Com 770.000 motoristas profissionais (550.000 trabalhando em expedições e 220.000 trabalhando diretamente em fábricas) e 80 mil empresas de transportes, os carreteiros da Alemanha têm um salário acordado que varia de € 14,15 e € 9,42 a hora. O rendimento mensal básico fica em torno de € 1800 a € 2.500.
A insegurança também é tema relevante no país, ocasionada, em parte, pela falta de experiência dos novatos que não cumprem as normas de segurança nas rodovias. “Tenho uma carreta muito boa, mas a segurança nas estradas não depende somente de veículos em boas condições, pois ela é ameaçada também por condutores desqualificados” conta o carreteiro Ehard Tepe. Aos 56 anos de idade, e 33 na profissão, ele diz que o valor recebido para as despesas é insuficiente, por isso ele toma o café da manhã no próprio caminhão e apenas janta em algum restaurante de beira de estrada.

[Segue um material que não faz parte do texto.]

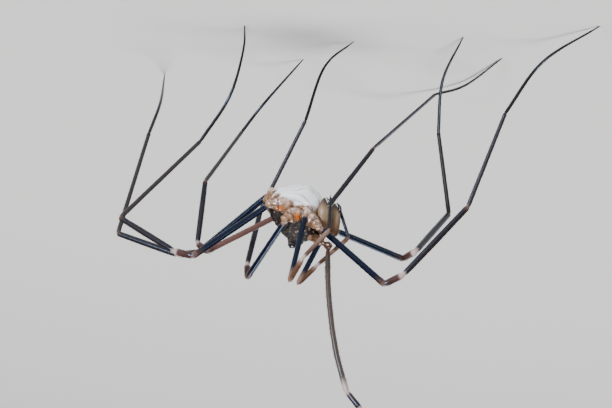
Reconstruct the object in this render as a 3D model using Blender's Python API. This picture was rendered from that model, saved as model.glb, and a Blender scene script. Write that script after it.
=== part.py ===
"""Harvestman, standing on a floor with its second left leg raised as a feeler.

Metres, +Z up, the head toward -X and the left side toward -Y. The body is drawn in its own
axes (forward, left, up; millimetres) and set in place by BODY_FRAME. Each limb is a chain of
stretches that starts at its hip and is aimed by a bearing (degrees from +X toward +Y) and a
rise above level. Neighbouring stretches are cut on the plane that halves the bend between
them, a hair apart, so that they meet face to face.
"""
import math

import bmesh
import bpy
from mathutils import Matrix, Vector

MM = 0.001
GAP = 0.3
WELD = 0.001

# Where the body hangs among its legs
BODY_HEIGHT = 14.4
HEADING = 192
HEAD_UP = 20
LEFT_UP = 18

# Body: one egg, its lower side deeper than its back and drawn back under the head
BODY_MIDDLE = -0.5
BODY_HALF_LENGTH = 2.85
BODY_HALF_WIDTH = 2.15
BACK_HEIGHT = 2.25
BELLY_DEPTH = 2.35
CHIN_SLOPE = 0.35
CHIN_FULLNESS = 0.25
HEAD_NARROWING = 0.12
BACK_NARROWING = 0.12
HEAD_FLATTENING = 0.1
BROW = 0.3
TAIL_SLOPE = 0.7
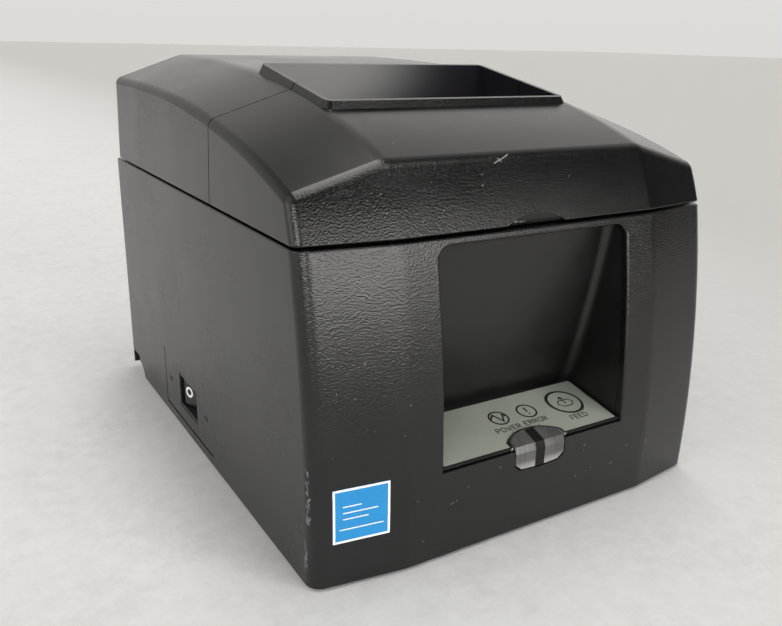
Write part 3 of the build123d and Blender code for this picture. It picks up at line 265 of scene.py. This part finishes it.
# One look for each material slot of the record.
black = (0.0026, 0.0027, 0.0029)
silver = (0.31, 0.33, 0.285)
leather = 0.50
looks = {
    "case_black": casing_plastic("case_black", black, leather, 0.265),
    "recess_grey": plain_plastic("recess_grey", (0.005, 0.005, 0.0052), 0.36, 0.12),
    "panel_silver": plain_plastic("panel_silver", silver, 0.40, 0.06),
    "smoke_clear": smoke_clear("smoke_clear"),
    "divider_black": plain_plastic("divider_black", (0.003, 0.003, 0.003), 0.6, specular=0.25),
    "button_grey": plain_plastic("button_grey", silver, 0.40, 0.06),
    "label_film": plain_plastic("label_film", (0.012, 0.23, 0.53), 0.30, 0.04),
    "switch_black": plain_plastic("switch_black", (0.008, 0.008, 0.0085), 0.28, 0.05),
    "steel": metal("steel", (0.50, 0.51, 0.52), 0.32),
    "zinc_plate": metal("zinc_plate", (0.55, 0.56, 0.57), 0.42),
    "rubber_black": rubber("rubber_black", (0.012, 0.012, 0.012)),
    "roller_rubber": rubber("roller_rubber", (0.018, 0.018, 0.019)),
    "board_green": circuit_board("board_green"),
    "chip_black": plain_plastic("chip_black", (0.012, 0.012, 0.013), 0.55, 0.2),
    "capacitor": metal("capacitor", (0.60, 0.61, 0.63), 0.25),
    "socket_black": plain_plastic("socket_black", (0.012, 0.012, 0.0125), 0.42),
    "socket_metal": metal("socket_metal", (0.66, 0.67, 0.68), 0.28),
    "led_lens": plain_plastic("led_lens", (0.62, 0.66, 0.58), 0.2),
    "ceramic": plain_plastic("ceramic", (0.55, 0.50, 0.42), 0.18),
    "heatsink": metal("heatsink", (0.62, 0.63, 0.64), 0.36),
    "motor_can": metal("motor_can", (0.10, 0.10, 0.105), 0.35),
    "gear_white": plain_plastic("gear_white", (0.72, 0.70, 0.64), 0.42),
    "brass": metal("brass", (0.68, 0.50, 0.22), 0.30),
    "blade_steel": metal("blade_steel", (0.60, 0.61, 0.63), 0.22, (900.0, 40.0, 900.0)),
    "lever_green": plain_plastic("lever_green", (0.01, 0.16, 0.07), 0.40),
    "hopper_black": plain_plastic("hopper_black", (0.010, 0.010, 0.0105), 0.42),
    "cable_white": plain_plastic("cable_white", (0.70, 0.70, 0.66), 0.45),
}
# The covers are polished inside the paper exit: its reach in x, y and z, in metres.
exit_well = ((-0.0436, 0.0436), (-0.0411, 0.0038), (0.098, 0.140))
cover_black = casing_plastic("cover_black", black, leather, 0.25, polished=exit_well)
white_print = plain_plastic("white_print", (0.80, 0.81, 0.80), 0.42, 0.05)
# The black of the print, also used for the painted shadow lines in the gaps round the overlay.
black_print_and_shade = plain_plastic("black_print_and_shade", (0.008, 0.008, 0.008), 0.45, 0.05)
scuff_grey = plain_plastic("scuff_grey", (0.19, 0.19, 0.175), 0.60, 0.3)

for part in frame["record"]["subparts"]:
    node = nodes[part["node"]]
    node.data.materials.clear()
    node.data.materials.append(looks[part["material_slot"]])
for name in ("front_cover", "rear_cover"):
    nodes[name].data.materials[0] = cover_black


# ---- printed marks, painted shadow lines and wear, laid on the CAD surfaces; lengths here are in millimetres ---
PRINT_AND_SHADE_PROUD = 0.05
SCUFF_PROUD = 0.012
SUNK = 0.06
SHARPEST_MITRE = 0.5
FAR = 300.0


def strip_rings(points, width, closed):
    """Left and right edge points along a drawn line, mitred at its corners."""
    count = len(points)
    sides = []
    for i, here in enumerate(points):
        before = points[i - 1] if i or closed else None
        after = points[(i + 1) % count] if closed or i < count - 1 else None
        into = (here - before).normalized() if before is not None else (after - here).normalized()
        out = (after - here).normalized() if after is not None else into
        along = (into + out).normalized() if (into + out).length > 1e-6 else into
        reach = width / 2 / max(SHARPEST_MITRE, along.dot(into))
        across = Vector((-along.y, along.x)) * reach
        sides.append((here + across, here - across))
    return sides


def drawn(name, lines, width, placing, body, material, proud=PRINT_AND_SHADE_PROUD):
    """Thin raised strips along drawn lines, as one piece that rides on a body.

    Each line is its points and whether it is closed; placing(u, v, rise) gives a point on the surface.
    """
    mesh = bmesh.new()
    for points, closed in lines:
        points = [Vector(p) for p in points]
        rings = []
        for left, right in strip_rings(points, width, closed):
            corners = ((left, proud), (right, proud), (right, -SUNK), (left, -SUNK))
            rings.append([mesh.verts.new(placing(p.x, p.y, rise) * MM) for p, rise in corners])
        following = rings[1:] + rings[:1] if closed else rings[1:]
        for one, two in zip(rings, following):
            for k in range(4):
                mesh.faces.new((one[k], one[(k + 1) % 4], two[(k + 1) % 4], two[k]))
        if not closed:
            mesh.faces.new(rings[0][::-1])
            mesh.faces.new(rings[-1])
    bmesh.ops.recalc_face_normals(mesh, faces=mesh.faces)
    data = bpy.data.meshes.new(name)
    mesh.to_mesh(data)
    mesh.free()
    data.materials.append(material)
    piece = bpy.data.objects.new(name, data)
    bpy.context.scene.collection.objects.link(piece)
    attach(piece, body)


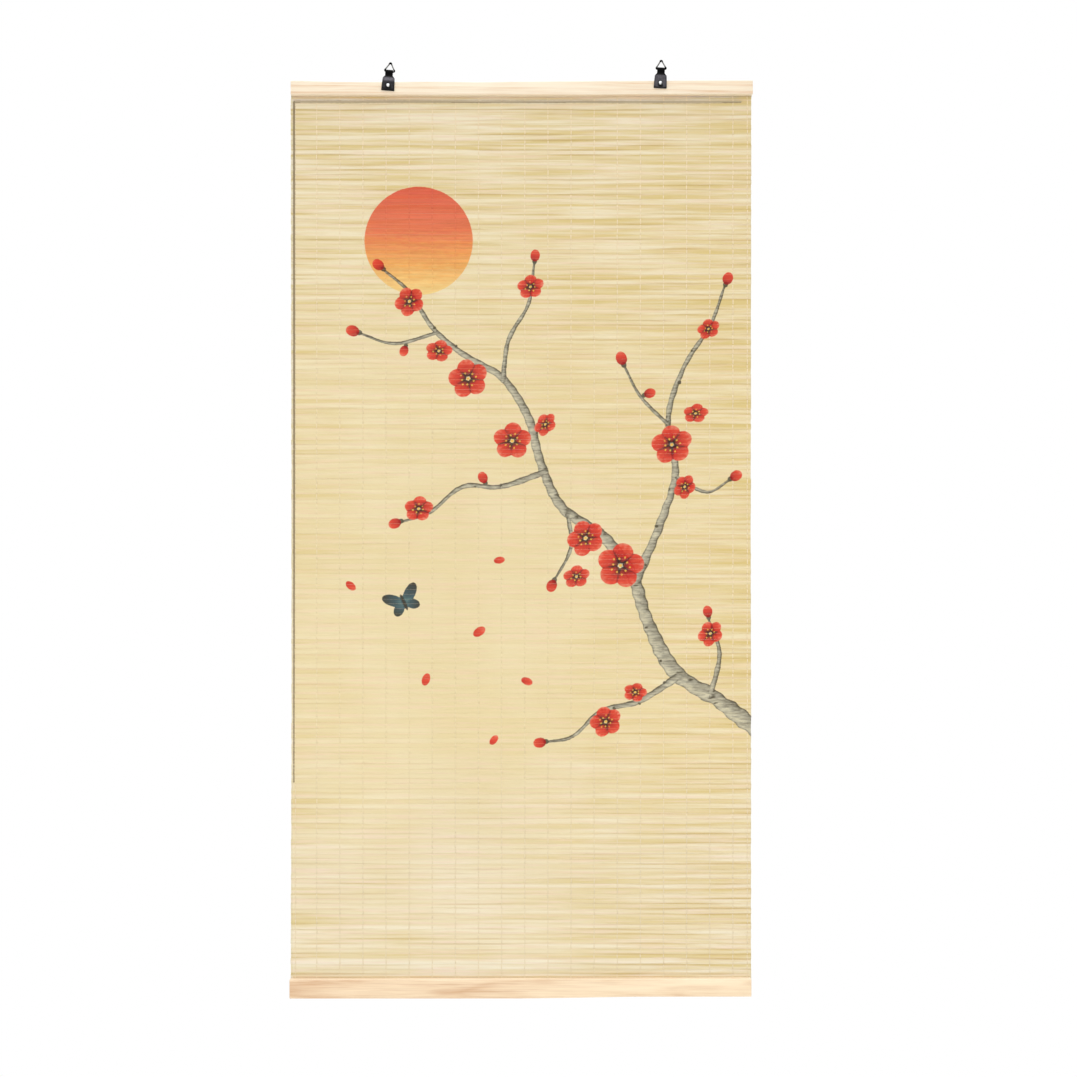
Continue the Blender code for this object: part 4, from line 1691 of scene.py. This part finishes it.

Embora o roubo de cargas e de carreta não seja comum nas rodovias alemãs, muitos veículos estão equipados com GPS, para garantir a segurança dos condutores e das mercadorias. Beimbrink conta que já houve roubo de carga na empresa que trabalha, “todos os veículos foram equipados com GPS, para evitar futuros contratempos, mas o problema de roubo de combustível é muito comum, no momento”.
A dificuldade para conseguir vagas para descanso é comum em alguns trechos. Embora o Departamento Federal dos Transportes da Alemanha tenha incluído a construção de novas vagas em sua lista de prioridade, o número de estacionamentos ainda não é suficiente para atender toda a demanda. Em algumas rodovias as vagas são exibidas eletronicamente. Kocsis diz que os motoristas não tem tempo para ficar procurando por vagas. Ela acredita que o problema de falta de estacionamento nas estradas possa ser resolvido com um sistema de pré reserva. “Precisamos de um sistema antecipado de reserva”, sugere.
A falta de organização da categoria também é problema, já que muitos motoristas vivem isolados em sua profissão, devido à estrutura operacional das pequenas empresas. Muitas vezes não há um vínculo do empregado com o empregador, o que dificulta o contato. Kocsis explica que o Ver.di tem o intuito de garantir as normas da categoria, como o combate ao emprego ilegal, e os baixos salários. A saúde é um problema muito sério, imprevistos podem acontecer com qualquer um. Para evitar que os condutores arrisquem sua saúde, existe na Alemanha um serviço chamado DocStop, que dá assistência médica aos condutores em viagem.